BMCR 2005.08.44

Die Textgeschichte der Historia animalium des Aristoteles. Serta Graeca 21

, Die Textgeschichte der Historia Animalium des Aristoteles. Serta Graeca ; Bd. 21. Wiesbaden: Reichert, 2005. vii, 242 pages, 19 unnumbered pages of plates : facsimiles ; 25 cm.. ISBN 3895004391. €88.00.

The collection of photographs assembled by the Aristoteles-Archiv in Berlin has made it much easier to undertake systematic research into the transmission of all works in the Aristotelian corpus. The monograph under review is another useful contribution to the history of these texts,

It begins with a discussion of the title of the Historia animalium, the authenticity of the text and its place in Aristotle’s output (pp.5-15). Then follows a survey of the work’s influence in antiquity and the secondary tradition, which includes Latin and Arabic versions based on early medieval witnesses (pp.17-58). A fascinating fact to emerge is that the early indirect tradition of paradoxography at one point (Antigonus Carystius 102) preserves a reading that agrees with the Arabic version against the rest of the tradition. Another fact worth drawing attention to is that some excerpts attributed to Oreibasius are helpful to the editor in Book 10, which is otherwise preserved only in MS. Vat.gr. 262 (I take it that the conflicting information about MS. Vat.gr. 506 on p.64 is a misprint). On the other hand quotations in Athenaeus tend to give inferior variants, and the papyri are not of great value. The Arabic version is not yet fully known; one has to rely on the rendering into Latin made early in the thirteenth century by Michael Scotus in Toledo.

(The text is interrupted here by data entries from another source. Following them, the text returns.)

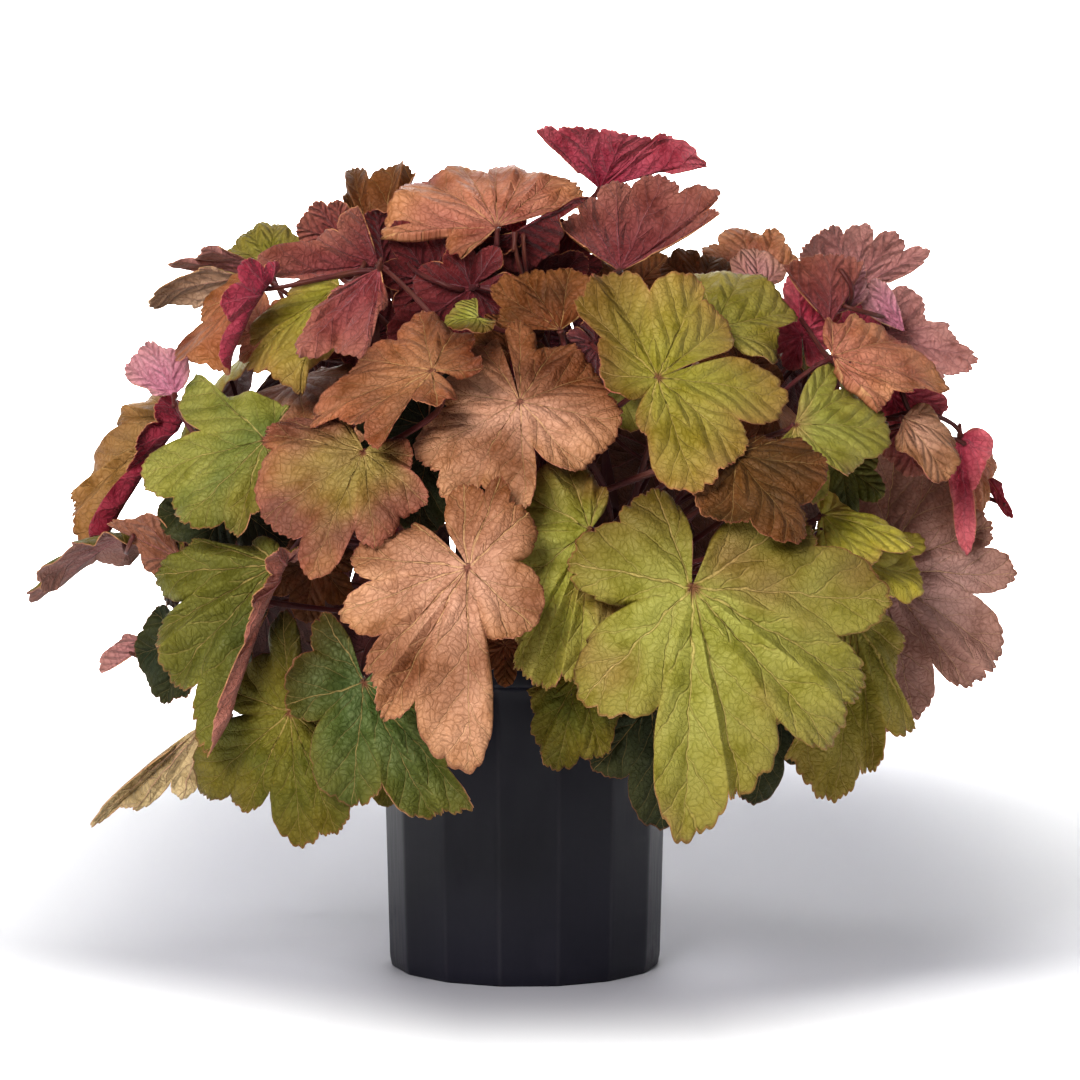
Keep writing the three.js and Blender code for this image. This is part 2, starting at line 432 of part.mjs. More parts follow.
/**
 * A blade's points and triangles: a thin closed skin with the same triangles on both faces. Its sockets are
 * the underside's triangles between two veins at the stalk, those nearest the midrib first.
 */
function bladeMesh(leaf) {
  const rim = rimAngles(leaf), small = leaf.size < SMALL_BLADE || leaf.look === 'back';
  const tips = leaf.ring.filter((_, i) => i % 2).map((q) => q[0]);
  const inner = small ? [] : [rim[0], ...tips, rim[rim.length - 1]];
  const middle = [leaf.at.clone(), ...inner.map((a) => bladePoint(a, 0.52, leaf)),
    ...rim.map((a) => bladePoint(a, 1, leaf))];
  const first = 1 + inner.length, fan = small ? rim : inner, faces = [];
  for (let i = 0; i + 1 < fan.length; i++) faces.push([0, 1 + i, 2 + i]);
  const half = (list, k) => (k + 1 < list.length ? (list[k] + list[k + 1]) / 2 : Infinity);
  for (let i = 0, j = 0; i + 1 < inner.length || j + 1 < rim.length && !small;) {
    if (half(inner, i) < half(rim, j)) faces.push([1 + i, first + j, 1 + ++i]);
    else faces.push([1 + i, first + j, first + ++j]);
  }
  const normals = middle.map(() => V(0, 0, 0));
  for (const face of faces) {
    const [a, b, c] = face.map((i) => middle[i]), normal = b.clone().sub(a).cross(c.clone().sub(a));
    face.forEach((i) => normals[i].add(normal));
  }
  const n = middle.length, shift = (d) => middle.map((p, i) => along(p, normals[i].normalize(), d));
  const points = [...shift(BLADE / 2), ...shift(-BLADE / 2)];
  const triangles = [...faces, ...faces.map(([a, b, c]) => [a + n, c + n, b + n])];
  const edge = [0, ...(small ? [] : [1]), ...rim.map((_, j) => first + j), ...(small ? [] : [inner.length])];
  edge.forEach((a, i) => {
    const b = edge[(i + 1) % edge.length];
    triangles.push([a, a + n, b + n], [a, b + n, b]);
  });
  const sockets = fan.slice(1).map((angle, i) => [Math.abs(angle + fan[i]) / 2, faces.length + i])
    .sort((p, q) => p[0] - q[0]).map(([, face]) => socketIn(points, triangles[face])).filter((s) => s.fits);
  return { points, triangles, sockets };
}

/** The place in an underside triangle, near the stalk, where a branch of a stalk can grow from it. */
function socketIn(points, face) {
  const [a, b, c] = face.map((i) => points[i]);
  const one = b.clone().sub(a).normalize(), two = c.clone().sub(a).normalize();
  const out = one.clone().cross(two).normalize(), axis = one.clone().add(two).normalize();
  const reach = Math.max(1.25 * STALK.tip / Math.sin(one.angleTo(two) / 2), 5);
  // A narrow triangle has no room for one.
  const fits = reach < 0.9 * Math.min(a.distanceTo(b), a.distanceTo(c));
  return { face, out, axis, fits, centre: along(along(a, axis, reach), out, 0.3) };
}

/** Three points round a centre, the first towards a direction, turning left as seen against the way. */
function triangleAt(centre, toward, way, radius) {
  const x = toward.clone().addScaledVector(way, -toward.dot(way)).normalize(), y = way.clone().cross(x);
  return [0, 120, 240].map((a) =>
    along(along(centre, x, radius * Math.cos(rad(a))), y, radius * Math.sin(rad(a))));
}

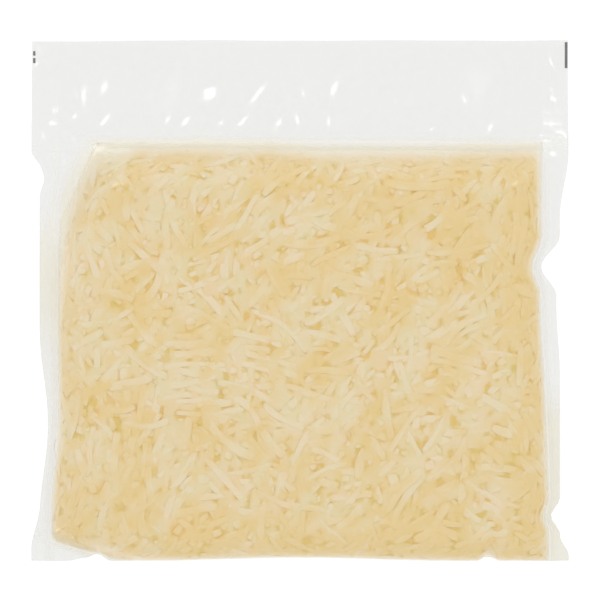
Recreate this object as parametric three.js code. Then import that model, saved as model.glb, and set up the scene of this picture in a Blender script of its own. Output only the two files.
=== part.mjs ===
// A clear, flat-lying vacuum bag of shredded cheese, about 1 kg.
//
// The bag is one closed solid: a thick filled pouch with a flat underside, a flat welded margin along
// each side, a fold along the foot, and an empty header of film above the contents. Where the packed
// cheese draws the film in, the outline is pinched by puckers, and the two foot corners stick out as ears.
// Millimetres, +Z up. +X runs across the bag and +Y towards its header. The origin is the middle of
// the bounding box's underside.

import * as THREE from "three";

// ---- driving dimensions -------------------------------------------------------------------------

const bagWidth = 269; // flat width of the film, seen at the header
const bagHeight = 261; // foot fold to the cut edge of the header
const packThickness = 36; // at the middle of the filled pouch
const headerHeight = 49; // empty film above the filled pouch
const filmPair = 0.8; // thickness of the two films lying together

const halfWidth = bagWidth / 2;
const halfHeight = bagHeight / 2;
const footY = -halfHeight;
const headY = halfHeight;
const pouchHeadY = headY - headerHeight; // where the filled pouch ends and the header begins

// The pouch is 2 * pouchHalfWidth across at its head, and `flare` more on each side towards the foot.
const pouchHalfWidth = 121.3;
const flare = { width: 3.4, from: 0, to: -110 };

// How far in from its own edge the pouch takes to reach its full height, above and below the seam.
const shoulder = { side: 17, foot: 15, head: 27 };
const underside = { side: 11, foot: 10, head: 17, cornerShare: 0.7 };

// Height of the seam, the plane where the two films meet.
const seam = { atPouch: 13, atHeaderEdge: 3.5, sideDroop: 3, droopReach: 12 };

// The contents draw each side in by `pull`, which fades out over `fade` at its two ends.
const draw = {
  left: { pull: 4.2, from: -103, to: 67, fadeFoot: 22, fadeHead: 8 },
  right: { pull: 4.4, from: -118, to: 42, fadeFoot: 10, fadeHead: 32 },
};

// A pucker pinches the outline by `depth` at `at`, over `reach` to either side, and the pouch by less.
const pouchShareOfPucker = 0.5;
const puckers = {
  left: [
    { at: 61, depth: 2.2, reach: 9 },
    { at: -62, depth: 4.2, reach: 48 },
  ],
  right: [
    { at: 17, depth: 8.6, reach: 15 },
    { at: -2, depth: 1.8, reach: 36 },
    { at: -108, depth: 4.6, reach: 9 },
  ],
  foot: [
    { at: -105, depth: 1.8, reach: 13 },
    { at: -101, depth: 2, reach: 6 },
    { at: 0, depth: 1.6, reach: 80 },
    { at: 94, depth: 2.6, reach: 6 },
  ],
};

// A corner cut keeps the contents out of a corner: the pouch ends at the line through two points, and
// reaches its full height above the seam `reach` inside it.
const cornerCuts = [
  { from: [-129, -120], to: [-91, -132.7], reach: 11 }, // left ear
  { from: [-103, 79], to: [-124, 34], reach: 20 }, // head end of the left side
];

// Waves of the header film and lumps of the packed cheese: height, lengths along x and y, and phase.
const headerWaves = [
  { height: 1.5, lengthX: 96, lengthY: 210, phase: 0.7 },
  { height: 0.7, lengthX: 43, lengthY: -120, phase: 2.1 },
];
const lumps = [
  { height: 0.7, lengthX: 118, lengthY: 97, phase: 0.4 },
  { height: 0.5, lengthX: 61, lengthY: -83, phase: 1.9 },
  { height: 0.35, lengthX: -37, lengthY: 44, phase: 4.2 },
];
const crown = { across: 0.07, along: 0.05 }; // share of the height lost towards the pouch's edges

// Spacing of the surface's rows and columns. The outer `margin` of columns lies outside the pouch.
const grid = { coarseStep: 11, fineStep: 3, rim: 24, margin: 12, split: 3 };

// ---- small shape functions ----------------------------------------------------------------------

const clamp01 = (v) => Math.min(1, Math.max(0, v));

// 0 below `from`, 1 above `to`, smooth between.
function ramp(v, from, to) {
  const q = clamp01((v - from) / (to - from));
  return q * q * (3 - 2 * q);
}

// A single rounded hump of height 1, `reach` wide to either side of `at`.
function hump(v, at, reach) {
  const q = clamp01(Math.abs(v - at) / reach);
  return 0.5 + 0.5 * Math.cos(Math.PI * q);
}

// Rises like a quarter circle from 0 at the edge to 1 at distance `radius` inside it.
function roundRise(distance, radius) {
  const q = 1 - clamp01(distance / radius);
  return Math.sqrt(1 - q * q);
}

// Rises like half a cosine wave, for the slack slope towards the header.
const slackRise = (distance, radius) => Math.pow(0.5 - 0.5 * Math.cos(Math.PI * clamp01(distance / radius)), 0.8);

const pinch = (list, v) => list.reduce((sum, p) => sum + p.depth * hump(v, p.at, p.reach), 0);

const wave = (list, x, y) =>
  list.reduce((sum, w) => sum + w.height * Math.sin(2 * Math.PI * (x / w.lengthX + y / w.lengthY) + w.phase), 0);

// ---- outline ------------------------------------------------------------------------------------

// How far the side's outline lies inside the flat film's edge, at height y.
function sideInset(side, y) {
  const d = draw[side];
  const pulled = ramp(y, d.from - d.fadeFoot, d.from) * (1 - ramp(y, d.to, d.to + d.fadeHead));
  return d.pull * pulled + pinch(puckers[side], y);
}

const leftEdge = (y) => -halfWidth + sideInset("left", y);
const rightEdge = (y) => halfWidth - sideInset("right", y);
const footEdge = (x) => footY + pinch(puckers.foot, x);
const headEdge = (x) => headY - 0.6 * hump(x, -halfWidth, 60);

// Half the pouch's width at height y, before its puckers.
const pouchHalf = (y) => pouchHalfWidth + flare.width * (1 - ramp(y, flare.to, flare.from));
const pouchLeft = (y) => -pouchHalf(y) + pouchShareOfPucker * pinch(puckers.left, y);
const pouchRight = (y) => pouchHalf(y) - pouchShareOfPucker * pinch(puckers.right, y);

// ---- the filled pouch ---------------------------------------------------------------------------

// Signed distance from a corner cut's line, positive on the contents' side.
function insideCut(cut, x, y) {
  const [ax, ay] = cut.from;
  const [bx, by] = cut.to;
  const length = Math.hypot(bx - ax, by - ay);
  return ((bx - ax) * (y - ay) - (by - ay) * (x - ax)) / length;
}

// How full the pouch is at a point, from 0 at its edge and outside it to 1 well inside.
function fullness(x, y, radius, headRise, cornerShare) {
  const sides = roundRise(x - pouchLeft(y), radius.side) * roundRise(pouchRight(y) - x, radius.side);
  const ends = roundRise(y - footEdge(x), radius.foot) * headRise(pouchHeadY - y, radius.head);
  const corner = (full, cut) => full * slackRise(insideCut(cut, x, y), cut.reach * cornerShare);
  return cornerCuts.reduce(corner, sides * ends);
}

function seamHeight(x, y) {
  const towardsHead = ramp(y, pouchHeadY - underside.head, headY);
  const level = seam.atPouch + (seam.atHeaderEdge - seam.atPouch) * towardsHead;
  const outside = Math.max(pouchLeft(y) - x, x - pouchRight(y), 0);
  const droop = seam.sideDroop * clamp01(outside / seam.droopReach) * (1 - towardsHead);
  const waves = wave(headerWaves, x, y) * ramp(y, pouchHeadY - 10, headY - 12);
  return level - droop + waves;
}

function topHeight(x, y) {
  const middleY = (footY + pouchHeadY) / 2;
  const across = crown.across * (x / halfWidth) ** 2;
  const along = crown.along * ((y - middleY) / (pouchHeadY - middleY)) ** 2;
  const full = packThickness * (1 - across - along) + wave(lumps, x, y) - 1;
  const base = seamHeight(x, y) + filmPair / 2;
  return base + (full - base) * fullness(x, y, shoulder, slackRise, 1);
}

function underHeight(x, y) {
  const base = seamHeight(x, y) - filmPair / 2;
  return base * (1 - fullness(x, y, underside, roundRise, underside.cornerShare));
}

// ---- surface ------------------------------------------------------------------------------------

// Positions from `from` to `to`: fine along both rims, coarse between them, and split again where `bends` lie.
function stations(from, to, bends) {
  const places = [];
  for (let d = 0; d < grid.rim; d += grid.fineStep) places.push(from + d, to - d);
  const start = from + grid.rim;
  const length = to - grid.rim - start;
  const count = Math.round(length / grid.coarseStep);
  for (let i = 0; i <= count; i++) {
    const here = start + (length * i) / count;
    const middle = here + length / count / 2;
    const bent = i < count && bends.some((b) => Math.abs(middle - b.at) < b.reach + grid.fineStep);
    const parts = bent ? grid.split : 1;
    for (let k = 0; k < parts; k++) places.push(here + (length * k) / (count * parts));
  }
  return places.sort((a, b) => a - b);
}

// Where column u of the flat film lies at height y: the margins and the pouch are stretched apart.
function columnX(u, y) {
  const inner = halfWidth - grid.margin;
  const [left, right] = [pouchLeft(y), pouchRight(y)];
  if (u < -inner) return left + ((u + inner) / grid.margin) * (left - leftEdge(y));
  if (u > inner) return right + ((u - inner) / grid.margin) * (rightEdge(y) - right);
  return left + ((u + inner) / (2 * inner)) * (right - left);
}

// A closed skin: the top sheet and the underside share the same rows and columns, and a rim joins them.
function bagGeometry() {
  const narrow = (list) => list.filter((p) => p.reach < 2 * grid.coarseStep);
  const headShoulder = { at: pouchHeadY - shoulder.head / 2, reach: shoulder.head / 2 };
  const columns = stations(-halfWidth, halfWidth, narrow(puckers.foot));
  const rows = stations(footY, headY, [...narrow(puckers.left), ...narrow(puckers.right), headShoulder]);
  const across = columns.length;
  const positions = [];
  for (const height of [topHeight, underHeight]) {
    for (const v of rows) {
      for (const u of columns) {
        const t = (v + halfHeight) / bagHeight;
        const x = columnX(u, v);
        const y = footEdge(x) + t * (headEdge(x) - footEdge(x));
        positions.push(x, y, height(x, y));
      }
    }
  }

  const underStart = across * rows.length;
  const triangles = [];
  const quad = (a, b, c, d) => triangles.push(a, b, c, a, c, d);
  for (let r = 0; r + 1 < rows.length; r++) {
    for (let c = 0; c + 1 < across; c++) {
      const a = r * across + c;
      quad(a, a + 1, a + across + 1, a + across);
      quad(underStart + a, underStart + a + across, underStart + a + across + 1, underStart + a + 1);
    }
  }
  const lastRow = (rows.length - 1) * across;
  for (let c = 0; c + 1 < across; c++) {
    quad(underStart + c, underStart + c + 1, c + 1, c);
    quad(lastRow + c, lastRow + c + 1, underStart + lastRow + c + 1, underStart + lastRow + c);
  }
  for (let r = 0; r + 1 < rows.length; r++) {
    const left = r * across;
    const right = left + across - 1;
    quad(left, left + across, underStart + left + across, underStart + left);
    quad(right, underStart + right, underStart + right + across, right + across);
  }

  const geometry = new THREE.BufferGeometry();
  geometry.setAttribute("position", new THREE.Float32BufferAttribute(positions, 3));
  geometry.setIndex(triangles);
  geometry.computeBoundingBox();
  const box = geometry.boundingBox;
  geometry.translate(-(box.min.x + box.max.x) / 2, -(box.min.y + box.max.y) / 2, -box.min.z);
  geometry.computeVertexNormals();
  return geometry;
}

// ---- the part -----------------------------------------------------------------------------------

const bag = new THREE.Mesh(
  bagGeometry(),
  new THREE.MeshStandardMaterial({ color: 0xe5cf9f, roughness: 0.45, metalness: 0, flatShading: true }),
);
bag.name = "bag";

const part = new THREE.Group();
part.add(bag);

export default part;
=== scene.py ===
import math

import bpy
import numpy as np
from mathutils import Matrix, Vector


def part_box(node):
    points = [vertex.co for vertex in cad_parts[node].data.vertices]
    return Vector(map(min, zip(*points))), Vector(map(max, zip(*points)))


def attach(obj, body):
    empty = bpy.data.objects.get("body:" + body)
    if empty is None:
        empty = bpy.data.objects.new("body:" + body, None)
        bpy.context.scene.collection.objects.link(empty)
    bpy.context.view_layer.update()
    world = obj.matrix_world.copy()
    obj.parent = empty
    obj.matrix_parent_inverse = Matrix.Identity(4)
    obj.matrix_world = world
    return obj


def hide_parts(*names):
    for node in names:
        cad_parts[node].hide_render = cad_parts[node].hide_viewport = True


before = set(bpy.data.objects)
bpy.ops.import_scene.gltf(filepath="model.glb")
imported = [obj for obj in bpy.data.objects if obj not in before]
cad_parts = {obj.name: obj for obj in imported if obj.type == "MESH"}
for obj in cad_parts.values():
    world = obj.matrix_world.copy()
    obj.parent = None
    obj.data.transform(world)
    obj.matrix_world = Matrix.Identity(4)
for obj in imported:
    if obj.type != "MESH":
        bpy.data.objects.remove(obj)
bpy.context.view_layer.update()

# Lengths are in millimetres until a mesh is written, which is in metres.
# +X runs across the bag, +Y towards its empty header and +Z up out of the upper face.
mm = 0.001
bagLow, bagHigh = [np.array(corner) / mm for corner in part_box("bag")]
halfWidth = (bagHigh[0] - bagLow[0]) / 2
footY = bagLow[1]
headY = bagHigh[1]
packThickness = bagHigh[2] - bagLow[2]
print("frame loaded: bag of", [round(float(side), 1) for side in bagHigh - bagLow], "mm")


# Small curves.

def ramp(v, start, end):  # 0 before start, 1 past end, 3q^2 - 2q^3 between them, q the share of the way
    q = np.clip((v - start) / (end - start), 0, 1)
    return q * q * (3 - 2 * q)


def hump(v, at, reach):  # a raised cosine: 1 at `at`, down to 0 at `reach` to either side
    return 0.5 + 0.5 * np.cos(np.pi * np.clip(np.abs(v - at) / reach, 0, 1))


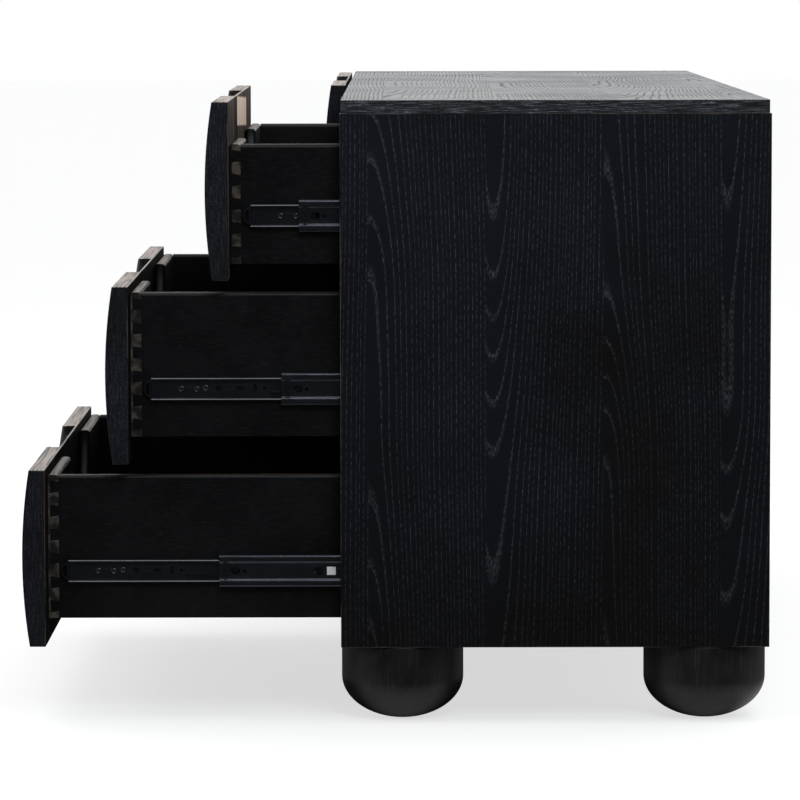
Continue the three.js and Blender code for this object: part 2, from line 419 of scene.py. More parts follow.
def make_ring_figure():
    """Ring lines of crown-cut veneer laid in leaves: nested arches near one edge, straight lines beyond."""
    inputs = [("Along", "Float"), ("Across", "Float"), ("Leaf Start", "Float"), ("Leaf Width", "Float")]
    inputs += [("Middle", "Float"), ("Ring Spacing", "Float"), ("Seed", "Float")]
    outputs = [("Ring Line", "Float"), ("Leaf Tone", "Float")]
    nodes, given, result = new_group("ring figure", inputs, outputs)
    plus, minus, times = nodes.plus, nodes.minus, nodes.times

    from_start = nodes.math("DIVIDE", minus(given["Across"], given["Leaf Start"]), given["Leaf Width"])
    leaf = nodes.math("FLOOR", from_start)
    in_leaf = times(minus(from_start, leaf), given["Leaf Width"])
    chance = nodes.add("ShaderNodeTexWhiteNoise", {"W": plus(leaf, given["Seed"])}, noise_dimensions="1D")
    random_tone = chance.outputs["Value"]
    turned = minus(1.0, times(nodes.math("PINGPONG", leaf, 1.0), 2.0))

    along_leaf = minus(given["Along"], given["Middle"])
    wander_place = nodes.vector(times(leaf, 7.3), times(given["Along"], 2.6), given["Seed"])
    wander = times(minus(nodes.noise(wander_place, detail=1.0), 0.5), 34 * MM)
    apex = minus(times(random_tone, 12 * MM), 4 * MM)
    sideways = plus(times(minus(in_leaf, apex), 1.15), times(wander, 0.10))
    depth = plus(plus(36 * MM, times(times(turned, 0.052), along_leaf)), wander)
    squares = plus(times(sideways, sideways), times(depth, depth))
    radius = nodes.math("SQRT", squares)
    uneven_place = nodes.vector(times(radius, 55.0), times(leaf, 3.1), given["Seed"])
    uneven = times(minus(nodes.noise(uneven_place, detail=1.0), 0.5), 10 * MM)
    phase = nodes.math("FRACT", nodes.math("DIVIDE", plus(radius, uneven), given["Ring Spacing"]))
    rise = nodes.ramp(phase, 0.0, 0.05)
    fall = nodes.ramp(phase, 0.09, 0.28, 1.0, 0.0)
    nodes.feed(result["Ring Line"], times(rise, fall))
    nodes.feed(result["Leaf Tone"], random_tone)
    return nodes.tree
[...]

The main part of the book begins on p.59 with the list of the 31 extant Greek MSS (the figure 23 on p.1 puzzles me), leading into discussion of their stemmatic relationship and of the archetype. The stemma (p.201) is followed by a list (pp.203-226) of variants in all MSS that contribute to reconstruction of the archetype, accompanied by readings implied by the Latin versions (there is also one by William of Moerbeke). The late D.M. Balme was the first to collate all the MSS, but at his death his edition was incomplete and was seen through the press by A. Gotthelf, with whom Berger had has a fruitful correspondence. By and large the stemmatic method yields results without difficulty since the degree of contamination/horizontal transmission seems to be limited. Some complex situations have to be explained by the assumption that a lost exemplar had corrections or variant readings which were not uniformly reflected in the copies. It is important to note that the conclusions are based on collation of the whole of Book 1, samples from the beginning and end of the other Books, as specified in detail on p.2 at n.5, plus the passage 567a10-569a1 which is chosen because it survives in a fragmentary witness written in the ninth century. Much space is occupied, quite correctly, by lists of erroneous readings that establish a point in the stemma. Cardinal Bessarion’s various excerpts are treated in considerable detail since they help to clarify some questions. Perhaps the most important result of the discussion is to give due prominence to MS. Laur. 87.4, which had been inaccurately reported until recently and was believed to be of relatively late date, whereas it was written in the middle of the twelfth century. It is also worth noting that the gamma-family appears to derive from a lost copy that had been systematically corrected by a fairly able scholar. One is surprised to learn that when the well-known scribe Johannes Rhosus made his copy in 1457 (now MS. Marc.gr. 200) he committed numerous errors when interpreting compendia in his exemplar and also frequently confused kappa and mu.

Bibliography and indexes complete the volume. There are 19 plates, some of which suffer from a regrettable reduction of scale that makes it difficult to read the script, especially if the marginalia or interlinear notes are the main feature of interest on the page shown.